Dive Brief:
- 138 companies with $100 million or more in assets filed for bankruptcy protection in the first three quarters of 2020, an 84% increase over the same period last year, a Cornerstone Research study finds.
- Of these, 52 involve companies with $1 billion or more in assets, which researchers call mega bankruptcies. Most of these (46) filed in the second and third quarters, suggesting the pandemic played a singular role in their troubles.
- The Hertz Corporation, with $25.8 billion in assets, is the year's biggest bankruptcy.
Dive Insight:
The bulk of the mega bankruptcies involve two types of companies: those in extraction industries — mining, oil and gas — and those in retail. Combined, these industries accounted for 30 of the mega bankruptcies, or 58% of the total.
Problems in the extraction sector predated the pandemic. Companies ran into trouble starting with the 2014 collapse in oil prices and then again in 2019. Problems arose again this year.
"Oil prices collapsed in March and April and still remain depressed," said Allie Schwartz, a Cornerstone principal and a co-author of the research.
The trajectory of the retail industry’s problems is different; the pandemic hit brick-and-mortar stores hard, before which "there were few mega bankruptcies," the report said.
Unlike during the 2008-09 financial crisis, manufacturing and real estate have fared relatively well.
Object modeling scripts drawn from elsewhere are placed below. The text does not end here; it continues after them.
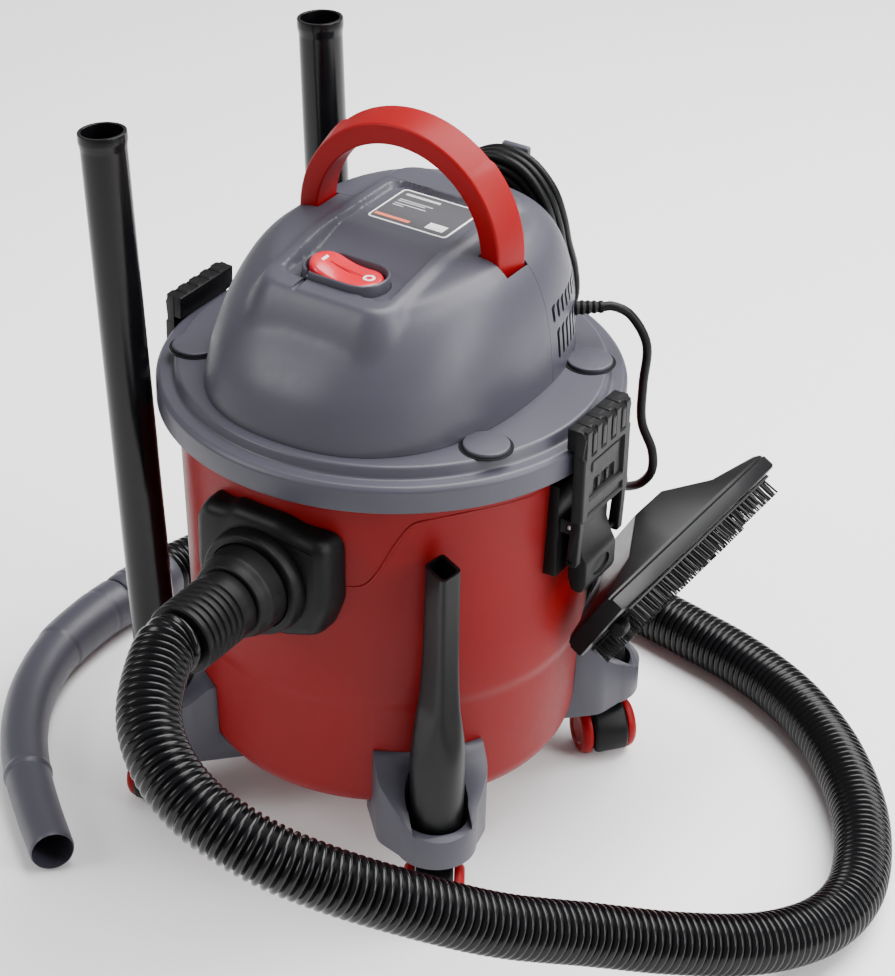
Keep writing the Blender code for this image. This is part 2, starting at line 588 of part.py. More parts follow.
def make_cord():
    out, exit_at = relief_axis()
    profile = [(0.0, 0.0290), (0.0045, 0.0290), (0.0062, 0.0060), (0.0062, -0.0060), (0.0, -0.0060)]
    turned("strain_relief", profile, "matt_black", frame_at(exit_at, out), 16)
    start = exit_at + out * (0.0290 + GAP)
    # The cord meets the hank square on, at the lower right of its lower bend.
    inward = Vector((-1.0, 0.0, 1.0)).normalized()
    bend_at = Vector((HANK_X, HANK_PATH[-1][0], HANK_LOW + HANK_HALF_WIDE))
    end = bend_at - inward * (HANK_HALF_WIDE + 2 * GAP)
    route = [tuple(start), tuple(start + out * 0.008)] + CORD_ROUTE_AFTER + [tuple(end - inward * 0.008), tuple(end)]
    path = smooth_route(route, 0.0125)
    tube("power_cord", [start, start + out * 0.006, *path[1:-1], end - inward * 0.002, end], CORD_R, "matt_black", 2)

    # The hank is a thick loop: its side view bends from the hook out past the lid's flange.
    side = np.array(HANK_PATH)
    along = np.gradient(side, axis=0)
    normal = np.stack([along[:, 1], -along[:, 0]], axis=1) / np.linalg.norm(along, axis=1)[:, None]
    strip = [tuple(p) for p in np.vstack([side + normal * HANK_HALF_THICK, (side - normal * HANK_HALF_THICK)[::-1]])]
    to_yz = frame_at((HANK_X, 0, 0), (1, 0, 0), (0, 1, 0))
    hank = add("cord_hank", outline_mesh(strip, -0.06, 0.06), "matt_black", to_yz)
    middle = (HANK_LOW + HANK_HIGH) / 2
    facing = frame_at((HANK_X, 0, middle), (0, 1, 0), (0, 0, 1))
    half_long = (HANK_HIGH - HANK_LOW) / 2
    outside = obround(half_long, HANK_HALF_WIDE, 9)
    inside = obround(half_long - HANK_ROPE, HANK_HALF_WIDE - HANK_ROPE, 9)
    boolean(hank, cutter_from(outline_mesh(outside, -0.4, 0.4), facing), "INTERSECT")
    boolean(hank, cutter_from(outline_mesh(inside, -0.5, 0.5), facing))
    plug_at = frame_at((HANK_X, HANK_PATH[-1][0], HANK_LOW - 0.0006), (0, 0, -1))
    plug = turned("power_plug", [(0.0, 0.0380), (0.0160, 0.0380), (0.0185, 0.0300), (0.0170, 0.0100),
                                 (0.0080, 0.0), (0.0, 0.0)], "matt_black",
                  plug_at, 16)
    for end in (-1, 1):
        pin = rod_mesh(0.0024, 0.036, 0.0570, 8)
        boolean(plug, cutter_from(pin, plug_at @ Matrix.Translation((end * 0.0095, 0, 0))), "UNION")


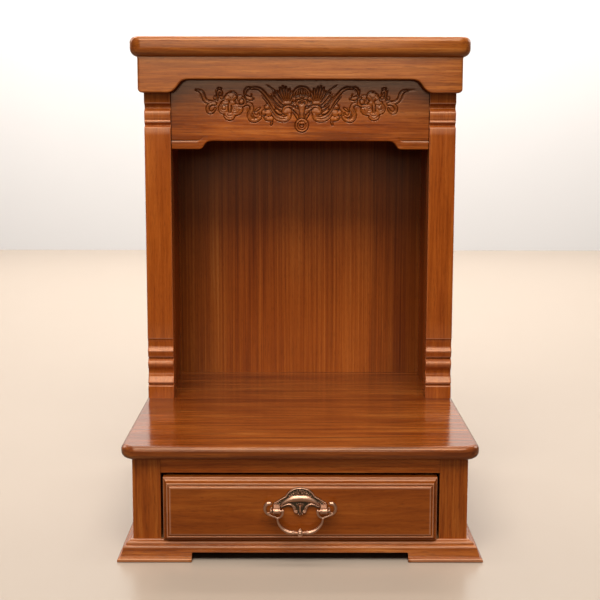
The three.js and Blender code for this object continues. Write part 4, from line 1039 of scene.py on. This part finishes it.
def lathe_x(x0, x1, d, z, prof, sides=28, bore=None):
    """prof: (t along x 0..1, radius). With a bore the form is a ring all along."""
    rings = []
    for t, r in prof:
        x = x0 + (x1 - x0) * t
        rings.append([(x, d + r * math.cos(a), z + r * math.sin(a)) for a in (2 * math.pi * k / sides for k in range(sides))])
    if bore is None:
        return rings_to_mesh(rings)
    rings.append([(x1, d + bore * math.cos(a), z + bore * math.sin(a)) for a in (2 * math.pi * k / sides for k in range(sides))])
    rings.append([(x0, d + bore * math.cos(a), z + bore * math.sin(a)) for a in (2 * math.pi * k / sides for k in range(sides))])
    n = sides
    V = [p for r in rings for p in r]
    F = []
    m = len(rings)
    for i in range(m):
        for j in range(n):
            a, b = i * n + j, i * n + (j + 1) % n
            c, e = ((i + 1) % m) * n + j, ((i + 1) % m) * n + (j + 1) % n
            F.append((a, b, e, c))
    return V, F


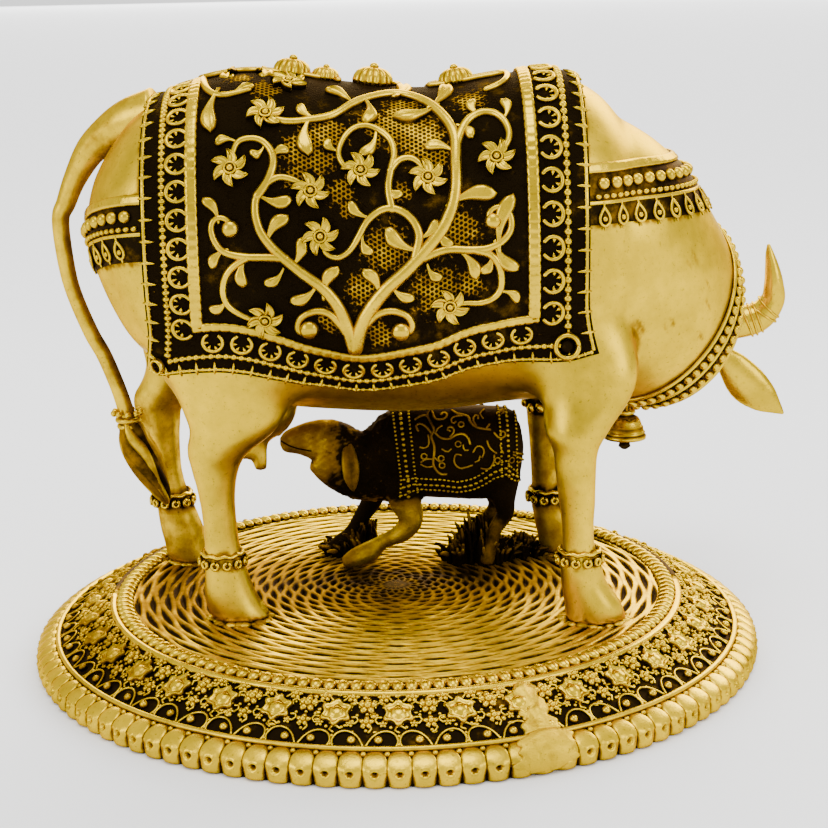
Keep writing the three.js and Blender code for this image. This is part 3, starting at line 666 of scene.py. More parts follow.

Both of these sectors saw a bankruptcy spike in 2009, while this time around bankruptcies have remained low.
Two of the best performing sectors, in terms of bankruptcies, are agriculture and construction, neither of which have had mega bankruptcies in years.
Wholesale trade and finance, which includes real estate, are two other sectors with minimal mega bankruptcies.
Big hits
As with Hertz, virtually all the biggest bankruptcies were filed after the start of the pandemic. Of the 20 biggest by asset size, only one occurred before the economy was put on lockdown: McDermott International, a mining, oil and gas company.
Three of the largest — Hertz, LATAM Airlines and Avianca Holdings — involve travel, suggesting their hit came from the pandemic.
Retail appears similarly affected. Ascena (parent of Ann Taylor and Lane Bryant), J.C. Penney and Neiman Marcus were among the mega-filers.